* Exercise goal
Give back the whole listing exactly as shown.

* Provided material

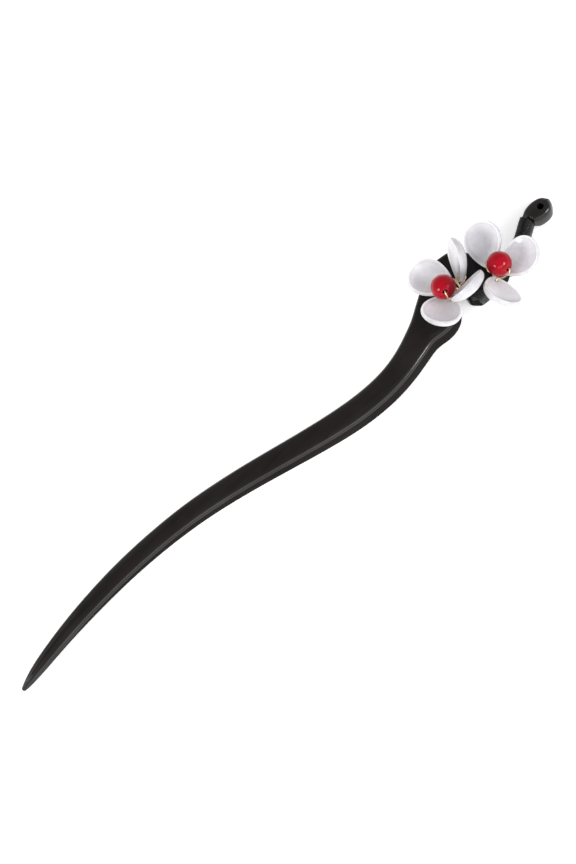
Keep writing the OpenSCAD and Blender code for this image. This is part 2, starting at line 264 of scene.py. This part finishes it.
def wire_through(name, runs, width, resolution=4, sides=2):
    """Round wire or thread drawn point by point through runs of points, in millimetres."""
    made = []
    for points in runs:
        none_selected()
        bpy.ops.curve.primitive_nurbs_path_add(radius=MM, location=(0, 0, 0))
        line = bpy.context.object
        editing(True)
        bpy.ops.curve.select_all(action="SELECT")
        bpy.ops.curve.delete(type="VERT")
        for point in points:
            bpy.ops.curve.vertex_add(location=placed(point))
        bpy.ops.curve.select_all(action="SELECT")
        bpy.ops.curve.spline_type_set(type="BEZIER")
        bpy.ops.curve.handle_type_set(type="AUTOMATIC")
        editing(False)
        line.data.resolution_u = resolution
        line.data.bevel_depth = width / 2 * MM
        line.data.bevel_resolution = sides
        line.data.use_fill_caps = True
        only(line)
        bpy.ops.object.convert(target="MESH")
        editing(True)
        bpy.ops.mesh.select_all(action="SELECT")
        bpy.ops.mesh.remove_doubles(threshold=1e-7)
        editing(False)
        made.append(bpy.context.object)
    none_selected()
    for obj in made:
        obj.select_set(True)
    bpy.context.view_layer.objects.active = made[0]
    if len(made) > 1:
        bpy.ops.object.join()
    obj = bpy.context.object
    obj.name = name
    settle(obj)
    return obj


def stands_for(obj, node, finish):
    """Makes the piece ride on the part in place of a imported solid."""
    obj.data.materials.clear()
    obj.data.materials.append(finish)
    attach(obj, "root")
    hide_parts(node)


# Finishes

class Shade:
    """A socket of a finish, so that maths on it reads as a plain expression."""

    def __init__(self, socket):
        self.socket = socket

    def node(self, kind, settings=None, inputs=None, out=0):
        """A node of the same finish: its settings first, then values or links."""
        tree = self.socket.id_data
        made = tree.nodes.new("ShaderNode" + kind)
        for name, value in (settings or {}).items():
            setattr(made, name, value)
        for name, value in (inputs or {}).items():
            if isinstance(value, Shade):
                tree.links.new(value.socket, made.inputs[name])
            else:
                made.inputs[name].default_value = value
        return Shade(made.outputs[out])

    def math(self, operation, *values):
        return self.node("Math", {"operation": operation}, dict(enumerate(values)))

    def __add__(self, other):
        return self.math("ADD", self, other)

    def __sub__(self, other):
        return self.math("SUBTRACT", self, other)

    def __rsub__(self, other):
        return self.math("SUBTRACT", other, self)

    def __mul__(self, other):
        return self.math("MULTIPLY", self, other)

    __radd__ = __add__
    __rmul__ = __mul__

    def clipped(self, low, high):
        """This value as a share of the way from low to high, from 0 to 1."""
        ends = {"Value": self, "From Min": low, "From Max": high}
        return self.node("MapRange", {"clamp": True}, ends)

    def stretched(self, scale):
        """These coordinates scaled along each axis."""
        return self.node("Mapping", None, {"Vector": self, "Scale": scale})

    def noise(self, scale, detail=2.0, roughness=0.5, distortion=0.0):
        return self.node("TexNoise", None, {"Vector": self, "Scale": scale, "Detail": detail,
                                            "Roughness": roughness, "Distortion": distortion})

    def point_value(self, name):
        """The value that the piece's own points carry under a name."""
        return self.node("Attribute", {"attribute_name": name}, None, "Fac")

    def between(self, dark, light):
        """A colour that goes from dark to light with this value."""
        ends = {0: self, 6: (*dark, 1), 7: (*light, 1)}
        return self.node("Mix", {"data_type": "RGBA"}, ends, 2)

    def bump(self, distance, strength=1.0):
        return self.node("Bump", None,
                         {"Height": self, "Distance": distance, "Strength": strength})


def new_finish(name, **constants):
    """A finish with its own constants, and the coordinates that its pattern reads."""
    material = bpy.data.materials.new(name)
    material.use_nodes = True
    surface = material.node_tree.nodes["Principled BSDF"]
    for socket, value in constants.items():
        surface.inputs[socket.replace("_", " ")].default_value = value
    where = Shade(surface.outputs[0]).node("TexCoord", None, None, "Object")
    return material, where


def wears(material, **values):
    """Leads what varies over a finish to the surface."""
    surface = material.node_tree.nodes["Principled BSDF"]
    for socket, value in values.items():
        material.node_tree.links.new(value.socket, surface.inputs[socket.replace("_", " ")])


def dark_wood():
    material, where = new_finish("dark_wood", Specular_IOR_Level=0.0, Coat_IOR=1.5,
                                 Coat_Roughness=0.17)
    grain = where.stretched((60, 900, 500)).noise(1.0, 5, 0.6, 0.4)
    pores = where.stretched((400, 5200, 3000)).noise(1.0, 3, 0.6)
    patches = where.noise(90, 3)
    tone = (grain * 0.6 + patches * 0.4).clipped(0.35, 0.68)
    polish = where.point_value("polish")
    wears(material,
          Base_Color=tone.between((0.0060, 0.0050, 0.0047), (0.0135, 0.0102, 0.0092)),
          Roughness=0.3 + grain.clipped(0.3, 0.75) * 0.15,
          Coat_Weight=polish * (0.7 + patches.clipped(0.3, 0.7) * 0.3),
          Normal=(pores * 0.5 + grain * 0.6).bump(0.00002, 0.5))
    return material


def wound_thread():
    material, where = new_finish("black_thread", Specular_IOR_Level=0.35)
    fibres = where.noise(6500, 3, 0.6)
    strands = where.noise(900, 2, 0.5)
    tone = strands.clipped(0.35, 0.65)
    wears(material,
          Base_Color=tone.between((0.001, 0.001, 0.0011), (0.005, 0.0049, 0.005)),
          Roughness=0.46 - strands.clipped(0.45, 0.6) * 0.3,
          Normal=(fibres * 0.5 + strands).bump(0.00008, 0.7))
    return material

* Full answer
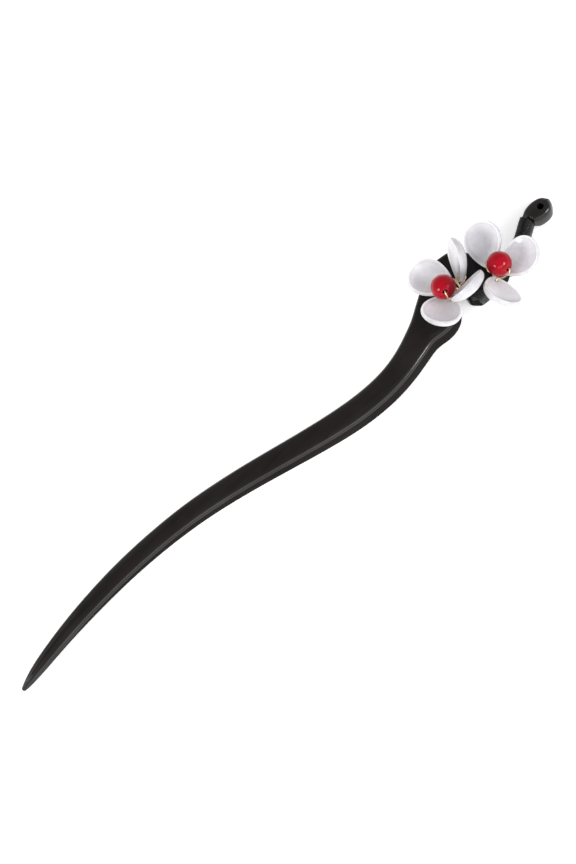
Keep writing the OpenSCAD and Blender code for this image. This is part 2, starting at line 264 of scene.py. This part finishes it.
def wire_through(name, runs, width, resolution=4, sides=2):
    """Round wire or thread drawn point by point through runs of points, in millimetres."""
    made = []
    for points in runs:
        none_selected()
        bpy.ops.curve.primitive_nurbs_path_add(radius=MM, location=(0, 0, 0))
        line = bpy.context.object
        editing(True)
        bpy.ops.curve.select_all(action="SELECT")
        bpy.ops.curve.delete(type="VERT")
        for point in points:
            bpy.ops.curve.vertex_add(location=placed(point))
        bpy.ops.curve.select_all(action="SELECT")
        bpy.ops.curve.spline_type_set(type="BEZIER")
        bpy.ops.curve.handle_type_set(type="AUTOMATIC")
        editing(False)
        line.data.resolution_u = resolution
        line.data.bevel_depth = width / 2 * MM
        line.data.bevel_resolution = sides
        line.data.use_fill_caps = True
        only(line)
        bpy.ops.object.convert(target="MESH")
        editing(True)
        bpy.ops.mesh.select_all(action="SELECT")
        bpy.ops.mesh.remove_doubles(threshold=1e-7)
        editing(False)
        made.append(bpy.context.object)
    none_selected()
    for obj in made:
        obj.select_set(True)
    bpy.context.view_layer.objects.active = made[0]
    if len(made) > 1:
        bpy.ops.object.join()
    obj = bpy.context.object
    obj.name = name
    settle(obj)
    return obj


def stands_for(obj, node, finish):
    """Makes the piece ride on the part in place of a imported solid."""
    obj.data.materials.clear()
    obj.data.materials.append(finish)
    attach(obj, "root")
    hide_parts(node)


# Finishes

class Shade:
    """A socket of a finish, so that maths on it reads as a plain expression."""

    def __init__(self, socket):
        self.socket = socket

    def node(self, kind, settings=None, inputs=None, out=0):
        """A node of the same finish: its settings first, then values or links."""
        tree = self.socket.id_data
        made = tree.nodes.new("ShaderNode" + kind)
        for name, value in (settings or {}).items():
            setattr(made, name, value)
        for name, value in (inputs or {}).items():
            if isinstance(value, Shade):
                tree.links.new(value.socket, made.inputs[name])
            else:
                made.inputs[name].default_value = value
        return Shade(made.outputs[out])

    def math(self, operation, *values):
        return self.node("Math", {"operation": operation}, dict(enumerate(values)))

    def __add__(self, other):
        return self.math("ADD", self, other)

    def __sub__(self, other):
        return self.math("SUBTRACT", self, other)

    def __rsub__(self, other):
        return self.math("SUBTRACT", other, self)

    def __mul__(self, other):
        return self.math("MULTIPLY", self, other)

    __radd__ = __add__
    __rmul__ = __mul__

    def clipped(self, low, high):
        """This value as a share of the way from low to high, from 0 to 1."""
        ends = {"Value": self, "From Min": low, "From Max": high}
        return self.node("MapRange", {"clamp": True}, ends)

    def stretched(self, scale):
        """These coordinates scaled along each axis."""
        return self.node("Mapping", None, {"Vector": self, "Scale": scale})

    def noise(self, scale, detail=2.0, roughness=0.5, distortion=0.0):
        return self.node("TexNoise", None, {"Vector": self, "Scale": scale, "Detail": detail,
                                            "Roughness": roughness, "Distortion": distortion})

    def point_value(self, name):
        """The value that the piece's own points carry under a name."""
        return self.node("Attribute", {"attribute_name": name}, None, "Fac")

    def between(self, dark, light):
        """A colour that goes from dark to light with this value."""
        ends = {0: self, 6: (*dark, 1), 7: (*light, 1)}
        return self.node("Mix", {"data_type": "RGBA"}, ends, 2)

    def bump(self, distance, strength=1.0):
        return self.node("Bump", None,
                         {"Height": self, "Distance": distance, "Strength": strength})


def new_finish(name, **constants):
    """A finish with its own constants, and the coordinates that its pattern reads."""
    material = bpy.data.materials.new(name)
    material.use_nodes = True
    surface = material.node_tree.nodes["Principled BSDF"]
    for socket, value in constants.items():
        surface.inputs[socket.replace("_", " ")].default_value = value
    where = Shade(surface.outputs[0]).node("TexCoord", None, None, "Object")
    return material, where


def wears(material, **values):
    """Leads what varies over a finish to the surface."""
    surface = material.node_tree.nodes["Principled BSDF"]
    for socket, value in values.items():
        material.node_tree.links.new(value.socket, surface.inputs[socket.replace("_", " ")])


def dark_wood():
    material, where = new_finish("dark_wood", Specular_IOR_Level=0.0, Coat_IOR=1.5,
                                 Coat_Roughness=0.17)
    grain = where.stretched((60, 900, 500)).noise(1.0, 5, 0.6, 0.4)
    pores = where.stretched((400, 5200, 3000)).noise(1.0, 3, 0.6)
    patches = where.noise(90, 3)
    tone = (grain * 0.6 + patches * 0.4).clipped(0.35, 0.68)
    polish = where.point_value("polish")
    wears(material,
          Base_Color=tone.between((0.0060, 0.0050, 0.0047), (0.0135, 0.0102, 0.0092)),
          Roughness=0.3 + grain.clipped(0.3, 0.75) * 0.15,
          Coat_Weight=polish * (0.7 + patches.clipped(0.3, 0.7) * 0.3),
          Normal=(pores * 0.5 + grain * 0.6).bump(0.00002, 0.5))
    return material


def wound_thread():
    material, where = new_finish("black_thread", Specular_IOR_Level=0.35)
    fibres = where.noise(6500, 3, 0.6)
    strands = where.noise(900, 2, 0.5)
    tone = strands.clipped(0.35, 0.65)
    wears(material,
          Base_Color=tone.between((0.001, 0.001, 0.0011), (0.005, 0.0049, 0.005)),
          Roughness=0.46 - strands.clipped(0.45, 0.6) * 0.3,
          Normal=(fibres * 0.5 + strands).bump(0.00008, 0.7))
    return material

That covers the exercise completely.